Hollowtusk 8 Apr 2015 at 20:07  
Speculative is a broad term. But the categories offered us here are limited. Perhaps I misread my options, but I chose speculative as the genre for my submitted short instead of fantasy or paranormal. Perhaps I should change it. Fantasy typically implies alternate worlds with magic and paranormal supernatural or psychic abilities. Correct? My story uses the muses from Greek myths in modern context. If a contemporary myth or folklore or fantasy genre was an option I would choose it. I guess I don't want myth rips tied up with recent ghost fads under the paranormal name. A person choosing to read a submitted story here only sees science fiction as the genre, not science fiction with ghosts or horror in space.
Slperrin 19 Apr 2015 at 09:59  
Excellent post with a lot of practical advice, especially for a newbie. When I get to the novel submission point, I will be sure to keep this post in mind. Thank you, Candance!

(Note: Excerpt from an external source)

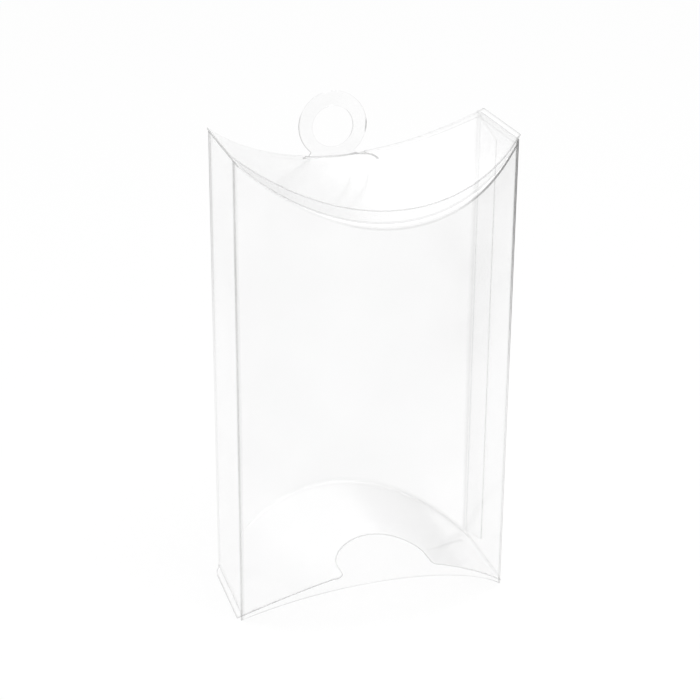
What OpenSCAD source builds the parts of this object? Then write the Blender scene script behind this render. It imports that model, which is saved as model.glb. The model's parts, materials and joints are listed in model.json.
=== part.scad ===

Cmefreeze 19 Apr 2015 at 13:28  
Quote by: Margotg
But when I've pointed out a weakness that is really hurting the story in a chapter, and then see the same weakness repeated in the subsequent chapter, I find myself getting annoyed. I know I shouldn't, every writer has the right to pick and choose which advice to take. I do that, myself. But I can't help thinking, why did I bother taking the time to comment? The result is I tend to shy away from the writer's next offering. I also feel guilty about that.

These are both personal issues, but I think I'm not the only one who suffers from them.



Well, if you are giving advice to help someone fix a big problem that's, in your opinion, making the story considerably less readable, and they don't bother to fix succeeding chs.... Ya, they have a perfect right to not take your advice, but you have a perfect right to not crit them anymore. Don't feel guilty about it, imho. Just tell yourself you and that writer were not a good match and why should you waste your time writing the crit and their time making them read a crit they obviously don't agree with?